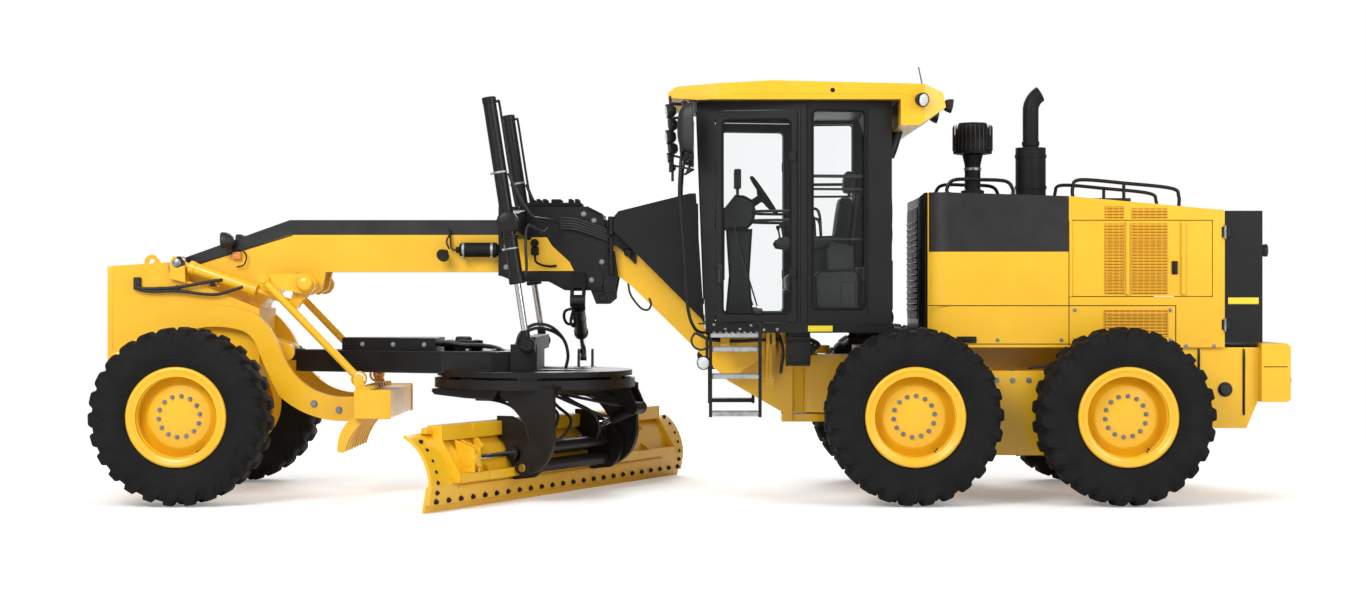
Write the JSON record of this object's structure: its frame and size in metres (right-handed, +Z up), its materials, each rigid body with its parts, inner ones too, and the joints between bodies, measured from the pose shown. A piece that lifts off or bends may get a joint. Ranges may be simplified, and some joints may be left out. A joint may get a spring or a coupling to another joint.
{
  "type": "motor grader",
  "caption": "Articulated motor grader with a turning, tilting and side-shifting blade under its arched frame, a scarifier, an enclosed cab and a hinged rear engine body.",
  "frame": {"origin": "on the ground, under the middle of the machine's length and width", "axes": "+X forward along the machine, +Y to its left, +Z up"},
  "size_m": [8.988, 3.3353, 3.1734],
  "materials": {
    "yellow_paint": "gloss",
    "black_paint": "satin",
    "edge_steel": "matt",
    "chrome_rod": "polished",
    "tyre_rubber": "matt",
    "window_glass": "clear",
    "seat_fabric": "woven",
    "dark_plastic": "matt",
    "engine_iron": "matt"
  },
  "bodies": {
    "front_frame": {"front_frame": "yellow_paint", "front_axle": "yellow_paint", "saddle": "black_paint", "console_cover": "black_paint", "cab_frame": "black_paint", "cab_roof": "yellow_paint", "cab_glass": "window_glass", "seat": "seat_fabric", "steering_console": "dark_plastic", "ladders": "black_paint", "side_boxes": "black_paint"},
    "rear_body": {"rear_frame": "yellow_paint", "tandem_axle": "yellow_paint", "engine_hood": "yellow_paint", "radiator_housing": "black_paint", "rear_bumper": "yellow_paint", "fuel_tank": "yellow_paint", "engine_block": "engine_iron", "exhaust_stack": "black_paint", "air_cleaner": "black_paint"},
    "left_knuckle": {"left_knuckle": "yellow_paint"},
    "right_knuckle": {"right_knuckle": "yellow_paint"},
    "tie_rod": {"tie_rod": "yellow_paint"},
    "front_left_wheel": {"front_left_tyre": "tyre_rubber", "front_left_rim": "yellow_paint"},
    "front_right_wheel": {"front_right_tyre": "tyre_rubber", "front_right_rim": "yellow_paint"},
    "middle_left_wheel": {"middle_left_tyre": "tyre_rubber", "middle_left_rim": "yellow_paint"},
    "middle_right_wheel": {"middle_right_tyre": "tyre_rubber", "middle_right_rim": "yellow_paint"},
    "rear_left_wheel": {"rear_left_tyre": "tyre_rubber", "rear_left_rim": "yellow_paint"},
    "rear_right_wheel": {"rear_right_tyre": "tyre_rubber", "rear_right_rim": "yellow_paint"},
    "left_cab_door": {"left_cab_door": "black_paint"},
    "right_cab_door": {"right_cab_door": "black_paint"},
    "left_engine_door": {"left_engine_door": "yellow_paint"},
    "right_engine_door": {"right_engine_door": "yellow_paint"},
    "radiator_door": {"radiator_door": "black_paint"},
    "drawbar": {"drawbar": "black_paint"},
    "circle": {"circle": "black_paint"},
    "left_lift_barrel": {"left_lift_barrel": "black_paint"},
    "right_lift_barrel": {"right_lift_barrel": "black_paint"},
    "left_lift_rod": {"left_lift_rod": "chrome_rod"},
    "right_lift_rod": {"right_lift_rod": "chrome_rod"},
    "centre_shift_barrel": {"centre_shift_barrel": "black_paint"},
    "centre_shift_rod": {"centre_shift_rod": "chrome_rod"},
    "tilt_barrel": {"tilt_barrel": "black_paint"},
    "tilt_rod": {"tilt_rod": "chrome_rod"},
    "scarifier": {"scarifier": "yellow_paint"},
    "scarifier_crank": {"scarifier_crank": "yellow_paint"},
    "scarifier_links": {"scarifier_links": "yellow_paint"},
    "scarifier_barrel": {"scarifier_barrel": "yellow_paint"},
    "scarifier_rod": {"scarifier_rod": "chrome_rod"},
    "blade_carrier": {"blade_carrier": "black_paint", "side_shift_barrel": "black_paint"},
    "blade": {"moldboard": "yellow_paint", "cutting_edge": "edge_steel", "side_shift_rod": "chrome_rod"}
  },
  "joints": [
    {"name": "articulation", "type": "hinge", "parent": "front_frame", "child": "rear_body", "pos_m": [-0.935, 0, 0.855], "axis": [0, 0, 1], "range_deg": [-22, 22]},
    {"name": "steering", "type": "hinge", "parent": "front_frame", "child": "left_knuckle", "pos_m": [3.75, 0.9, 0.655], "axis": [0, 0, 1], "range_deg": [-40, 40]},
    {"name": "right_steering", "type": "hinge", "parent": "front_frame", "child": "right_knuckle", "pos_m": [3.75, -0.9, 0.655], "axis": [0, 0, 1], "range_deg": [-40, 40]},
    {"name": "tie_rod_turn", "type": "hinge", "parent": "left_knuckle", "child": "tie_rod", "pos_m": [3.645, 0.9, 0.457], "axis": [0, 0, 1], "range_deg": [-40, 40]},
    {"name": "front_left_roll", "type": "hinge", "parent": "left_knuckle", "child": "front_left_wheel", "pos_m": [3.75, 1.02, 0.655], "axis": [0, 1, 0], "continuous": true},
    {"name": "front_right_roll", "type": "hinge", "parent": "right_knuckle", "child": "front_right_wheel", "pos_m": [3.75, -1.02, 0.655], "axis": [0, 1, 0], "continuous": true},
    {"name": "middle_left_roll", "type": "hinge", "parent": "rear_body", "child": "middle_left_wheel", "pos_m": [-1.625, 1.02, 0.655], "axis": [0, 1, 0], "continuous": true},
    {"name": "middle_right_roll", "type": "hinge", "parent": "rear_body", "child": "middle_right_wheel", "pos_m": [-1.625, -1.02, 0.655], "axis": [0, 1, 0], "continuous": true},
    {"name": "rear_left_roll", "type": "hinge", "parent": "rear_body", "child": "rear_left_wheel", "pos_m": [-3.172, 1.02, 0.655], "axis": [0, 1, 0], "continuous": true},
    {"name": "rear_right_roll", "type": "hinge", "parent": "rear_body", "child": "rear_right_wheel", "pos_m": [-3.172, -1.02, 0.655], "axis": [0, 1, 0], "continuous": true},
    {"name": "left_cab_door_hinge", "type": "hinge", "parent": "front_frame", "child": "left_cab_door", "pos_m": [-0.80085, 0.68772, 2.1], "axis": [0, 0, 1], "range_deg": [0, 90]},
    {"name": "right_cab_door_hinge", "type": "hinge", "parent": "front_frame", "child": "right_cab_door", "pos_m": [-0.80085, -0.68772, 2.1], "axis": [0, 0, -1], "range_deg": [0, 90]},
    {"name": "left_engine_door_hinge", "type": "hinge", "parent": "rear_body", "child": "left_engine_door", "pos_m": [-2.8516, 0.648, 1.82], "axis": [0, 0, -1], "range_deg": [0, 110]},
    {"name": "right_engine_door_hinge", "type": "hinge", "parent": "rear_body", "child": "right_engine_door", "pos_m": [-2.8516, -0.648, 1.82], "axis": [0, 0, 1], "range_deg": [0, 110]},
    {"name": "radiator_door_hinge", "type": "hinge", "parent": "rear_body", "child": "radiator_door", "pos_m": [-4.296, 0.5384, 1.69], "axis": [0, 0, -1], "range_deg": [0, 110]},
    {"name": "blade_lift", "type": "hinge", "parent": "front_frame", "child": "drawbar", "pos_m": [3.17, 0, 1.1], "axis": [0, 1, 0], "range_deg": [-5, 10]},
    {"name": "left_lift_swing", "type": "hinge", "parent": "front_frame", "child": "left_lift_barrel", "pos_m": [1.374, 0.8, 2.089], "axis": [0, 1, 0], "range_deg": [-1.43, 2.35]},
    {"name": "left_lift_stroke", "type": "slide", "parent": "left_lift_barrel", "child": "left_lift_rod", "axis": [-0.1529, 0, -0.9882], "range_m": [-0.34, 0.172]},
    {"name": "right_lift_swing", "type": "hinge", "parent": "front_frame", "child": "right_lift_barrel", "pos_m": [1.374, -0.8, 2.089], "axis": [0, 1, 0], "range_deg": [-1.43, 2.35]},
    {"name": "right_lift_stroke", "type": "slide", "parent": "right_lift_barrel", "child": "right_lift_rod", "axis": [-0.1529, 0, -0.9882], "range_m": [-0.34, 0.172]},
    {"name": "centre_shift_swing", "type": "hinge", "parent": "front_frame", "child": "centre_shift_barrel", "pos_m": [0.88, 0.36, 1.5], "axis": [-1, 0, 0], "range_deg": [-11.8, 23.1]},
    {"name": "centre_shift_stroke", "type": "slide", "parent": "centre_shift_barrel", "child": "centre_shift_rod", "axis": [0, -0.8858, -0.464], "range_m": [-0.1462, 0.0751]},
    {"name": "circle_turn", "type": "hinge", "parent": "drawbar", "child": "circle", "pos_m": [1.216, 0.23, 0.875], "axis": [0, 0, 1], "range_deg": [-6, 74]},
    {"name": "blade_tilt", "type": "hinge", "parent": "circle", "child": "blade_carrier", "pos_m": [0.9524, 0.3731, 0.265], "axis": [0.4772, 0.8788, 0], "range_deg": [-5, 40]},
    {"name": "tilt_swing", "type": "hinge", "parent": "circle", "child": "tilt_barrel", "pos_m": [0.4364, 0.1355, 0.67], "axis": [0.4772, 0.8788, 0], "range_deg": [-3.1, 0.82]},
    {"name": "tilt_stroke", "type": "slide", "parent": "tilt_barrel", "child": "tilt_rod", "axis": [0.7997, -0.4341, -0.4148], "range_m": [-0.0249, 0.1716]},
    {"name": "blade_side_shift", "type": "slide", "parent": "blade_carrier", "child": "blade", "axis": [0.4772, 0.8788, 0], "range_m": [-0.45, 0.9]},
    {"name": "scarifier_lift", "type": "hinge", "parent": "front_frame", "child": "scarifier", "pos_m": [4.4, 0, 1.05], "axis": [0, 1, 0], "range_deg": [-14, 0]},
    {"name": "crank_turn", "type": "hinge", "parent": "front_frame", "child": "scarifier_crank", "pos_m": [2.957, 0, 1.629], "axis": [0, 1, 0], "range_deg": [-0.5, 58.57]},
    {"name": "link_turn", "type": "hinge", "parent": "scarifier_crank", "child": "scarifier_links", "pos_m": [3.271, 0, 1.658], "axis": [0, 1, 0], "range_deg": [-71.48, 0.5]},
    {"name": "scarifier_cylinder_swing", "type": "hinge", "parent": "front_frame", "child": "scarifier_barrel", "pos_m": [3.955, 0.3, 1.79], "axis": [0, 1, 0], "range_deg": [-0.5, 2.18]},
    {"name": "scarifier_cylinder_stroke", "type": "slide", "parent": "scarifier_barrel", "child": "scarifier_rod", "axis": [-0.9438, 0, -0.3304], "range_m": [-0.004, 0.1848]}
  ],
  "couplings": [
    {"joint": "right_steering", "follows": "steering", "ratio": 1},
    {"joint": "tie_rod_turn", "follows": "steering", "ratio": -1},
    {"joint": "left_lift_swing", "follows": "blade_lift", "ratio": 0.185},
    {"joint": "left_lift_stroke", "follows": "blade_lift", "m_per_rad": -1.925},
    {"joint": "right_lift_swing", "follows": "blade_lift", "ratio": 0.185},
    {"joint": "right_lift_stroke", "follows": "blade_lift", "m_per_rad": -1.925},
    {"joint": "centre_shift_swing", "follows": "blade_lift", "ratio": 2.26},
    {"joint": "centre_shift_stroke", "follows": "blade_lift", "m_per_rad": -0.815},
    {"joint": "tilt_swing", "follows": "blade_tilt", "ratio": -0.065},
    {"joint": "tilt_stroke", "follows": "blade_tilt", "m_per_rad": 0.24},
    {"joint": "crank_turn", "follows": "scarifier_lift", "ratio": -4.1481},
    {"joint": "link_turn", "follows": "scarifier_lift", "ratio": 5.0701},
    {"joint": "scarifier_cylinder_swing", "follows": "scarifier_lift", "ratio": -0.12},
    {"joint": "scarifier_cylinder_stroke", "follows": "scarifier_lift", "m_per_rad": -0.74}
  ]
}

************

» **JOB**:
Determine the number of lines in the listing that contain the string "joints". Write that number and nothing else.

» **WORKED SOLUTION**:
2